A arrived and all was good , a welcome sight after that dramatic (traumatic) little break, seeing her with him triggered a relieving good feeling 🙂

We were given a couples room, the bed was bigger and there was a bit more storage space , we went about unpacking to try and establish some kind of acceptance to the situation that we would be there for a while even though we hoped it would be days.

Days did indeed become weeks.

The main daily routines involved nappy changes, feeding via the ng tube, checking the PH levels via the same NG tube, skin contact , attempting to read books, attempting to do some work, coffee at the hospital M&S cafe, vaping just off the premises next to mentally ill patient reciting the bible which included their own special take on the stories ( one chap started listing off all the animals taken on the ark ) , getting to know the other couples, sharing in the joy as couples left then suffering the down feeling shared with the remaining parents a few hours later.

One downside to the ward was the heat.
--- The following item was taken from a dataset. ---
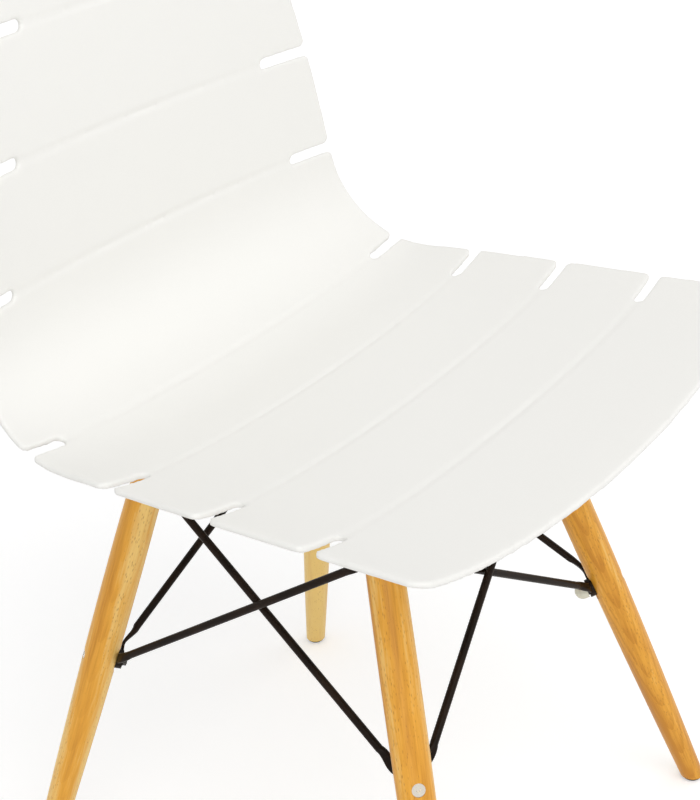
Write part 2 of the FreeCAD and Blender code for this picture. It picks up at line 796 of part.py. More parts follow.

It got pretty hot in there proven by my dad who upon spending a few minutes in the ward had to vacant to the family room where he slumped into a chair looking dreadful, so much so it alarmed a passing nurse who ran to get the on-site doctor. He just needed some water luckily.

Sat in that room for hours on end could get a bit stifling!
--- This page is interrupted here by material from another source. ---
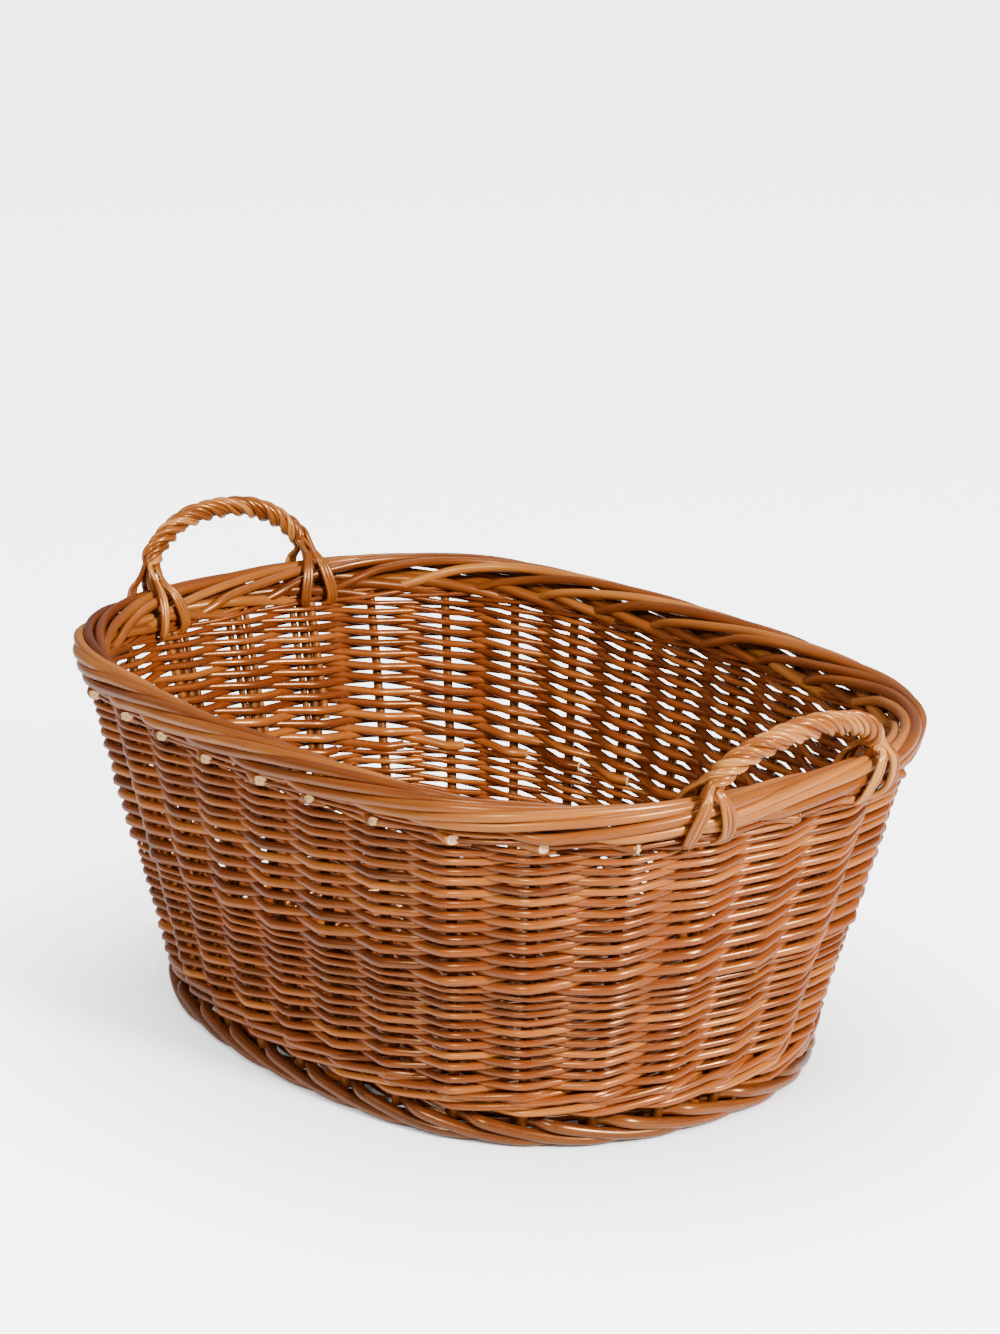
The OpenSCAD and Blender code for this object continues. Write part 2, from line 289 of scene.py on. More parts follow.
class RodBundle:
    """Rods gathered into one piece. Each is a tapered cone, ringed, then bent along its path."""

    _templates: Dict[Tuple[int, int], bpy.types.Mesh] = {}

    def __init__(self, name: str, finish: Finish, sides: int = 10) -> None:
        """Start an empty bundle.

        Args:
            name: name of the piece that it becomes.
            finish: kind of willow.
            sides: number of sides of a rod.
        """
        self.name, self.finish, self.sides = name, finish, sides
        self.bm = bmesh.new()
        self.rods = 0

    @classmethod
    def _template(cls, sides: int, rings: int) -> bpy.types.Mesh:
        """A straight unit rod, made once for each count of sides and rings.

        Args:
            sides: number of sides.
            rings: number of rings of points along it.

        Returns:
            Its mesh, with the rod's own UV map and the attributes that the skin reads.
        """
        key = (sides, rings)
        if key not in cls._templates:
            bm = bmesh.new()
            bmesh.ops.create_cone(bm, cap_ends=True, segments=sides, radius1=1, radius2=1, depth=1)
            long_edges = [e for e in bm.edges if abs(e.verts[0].co.z - e.verts[1].co.z) > 0.5]
            bmesh.ops.subdivide_edges(bm, edges=long_edges, cuts=rings - 2, use_grid_fill=True)
            uv = bm.loops.layers.uv.new("rod")
            bm.verts.layers.float.new("tone")
            bm.verts.layers.float.new("length")
            for face in bm.faces:
                cap = len(face.verts) == sides and abs(face.normal.z) > 0.9
                face.smooth, face.material_index = not cap, int(cap)
                if cap:
                    for edge in face.edges:
                        edge.smooth = False
                centre = face.calc_center_median()
                middle = math.atan2(centre.y, centre.x)
                for loop in face.loops:
                    co = loop.vert.co
                    angle = math.atan2(co.y, co.x)
                    if angle - middle > math.pi:
                        angle -= math.tau
                    elif middle - angle > math.pi:
                        angle += math.tau
                    loop[uv].uv = (co.x, co.y) if cap else (angle / math.tau, co.z + 0.5)
            mesh = bpy.data.meshes.new(f"rod_{sides}_{rings}")
            bm.to_mesh(mesh)
            bm.free()
            cls._templates[key] = mesh
        return cls._templates[key]

    def add(self, path: np.ndarray, radii: np.ndarray, tone: float,
            cut: Optional[np.ndarray] = None) -> None:
        """Bend one rod along a path.

        Args:
            path: points of the centre line.
            radii: the rod's radius at each point.
            tone: 0 for the darkest rods, 1 for the palest.
            cut: direction that the last end is cut to face, or None for a square cut.
        """
        rings = len(path)
        mesh = self._template(self.sides, rings).copy()
        co = np.empty(len(mesh.vertices) * 3)
        mesh.vertices.foreach_get("co", co)
        co = co.reshape(-1, 3)
        ring = np.rint((co[:, 2] + 0.5) * (rings - 1)).astype(int)
        across, up = self._frames(path)
        r = radii[ring][:, None]
        co = path[ring] + r * (co[:, :1] * across[ring] + co[:, 1:2] * up[ring])
        if cut is not None:
            last = ring == rings - 1
            tangent = path[-1] - path[-2]
            tangent /= np.linalg.norm(tangent)
            shift = (co[last] - path[-1]) @ cut / (tangent @ cut)
            co[last] -= shift[:, None] * tangent
        mesh.vertices.foreach_set("co", co.ravel())
        along = np.concatenate([[0], np.cumsum(np.linalg.norm(np.diff(path, axis=0), axis=1))])
        mesh.attributes["tone"].data.foreach_set("value", np.full(len(co), tone))
        mesh.attributes["length"].data.foreach_set("value", along[ring] + self.rods * GOLDEN)
        self.bm.from_mesh(mesh)
        bpy.data.meshes.remove(mesh)
        self.rods += 1

    @staticmethod
    def _frames(path: np.ndarray) -> Tuple[np.ndarray, np.ndarray]:
        """Directions across a path, carried along it so that they don't twist.

        Args:
            path: points of the path.

        Returns:
            A side and an up direction at each point.
        """
        tangent = np.gradient(path, axis=0)
        tangent /= np.linalg.norm(tangent, axis=1)[:, None]
        start = np.array([0.0, 0.0, 1.0]) if abs(tangent[0][2]) < 0.9 else np.array([1.0, 0.0, 0.0])
        across = np.empty_like(path)
        u = start
        for i, t in enumerate(tangent):
            u = u - t * (u @ t)
            u /= np.linalg.norm(u)
            across[i] = u
        return across, np.cross(tangent, across)

    def finish_piece(self, replaced: Sequence[str]) -> bpy.types.Object:
        """Make the object, give it its finish, and let it stand for CAD nodes.

        Args:
            replaced: names of the CAD nodes that it stands for.

        Returns:
            The finished piece.
        """
        mesh = bpy.data.meshes.new(self.name)
        self.bm.to_mesh(mesh)
        self.bm.free()
        piece = bpy.data.objects.new(self.name, mesh)
        bpy.context.scene.collection.objects.link(piece)
        mesh.materials.append(Willow.skin(self.finish))
        mesh.materials.append(Willow.cut())
        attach(piece, "root")
        if replaced:
            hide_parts(*replaced)
        log.info("%s: %d rods, %d faces", self.name, self.rods, len(mesh.polygons))
        return piece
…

At night because our room was so close to the labor ward things could get pretty theatrical, one thing I highly recommend in that situation is ear plugs, absolutely vital!  As nice as it is to share in someone else’s special moment…..sleep!

Because we were there a few weeks I’d established where the nearest budget supermarket was and would make periodic trips to buy gourmet microwave meals. Confined to a kitchen with only a popty ping (meicrodon) our choices were limited a bit but it wasn’t bad really, the microwaveable meals were a nice welcome step up to the free packed lunches we got each day….not to be scoffed at I must say!

Meeting and chatting with the other parents helped a lot , we made friends with a few couples who evolved into facebook buddies and a whatsapp group where we’ve shared in the good times since ICU graduation.

So now we have a little bundle of scream ( collick ) , but the ears throb less and the heart melts when you see those tiny smiles and silent laughs from that tiny little face peering up at you , anyways , all for future posts.

I couldn’t finish this without saying thankyou so much to the kind staff at Taunton ICU and Bristol ICU. They are brilliant , every single one and at those moments when you are lost, you don’t know what to do, they are there handling things perfectly.

Appreciate them! They do so much!

If you are reading this in ICU in a similar situation then I hope you get out soon, I hope everything works out and make sure you get enough sleep!  God bless.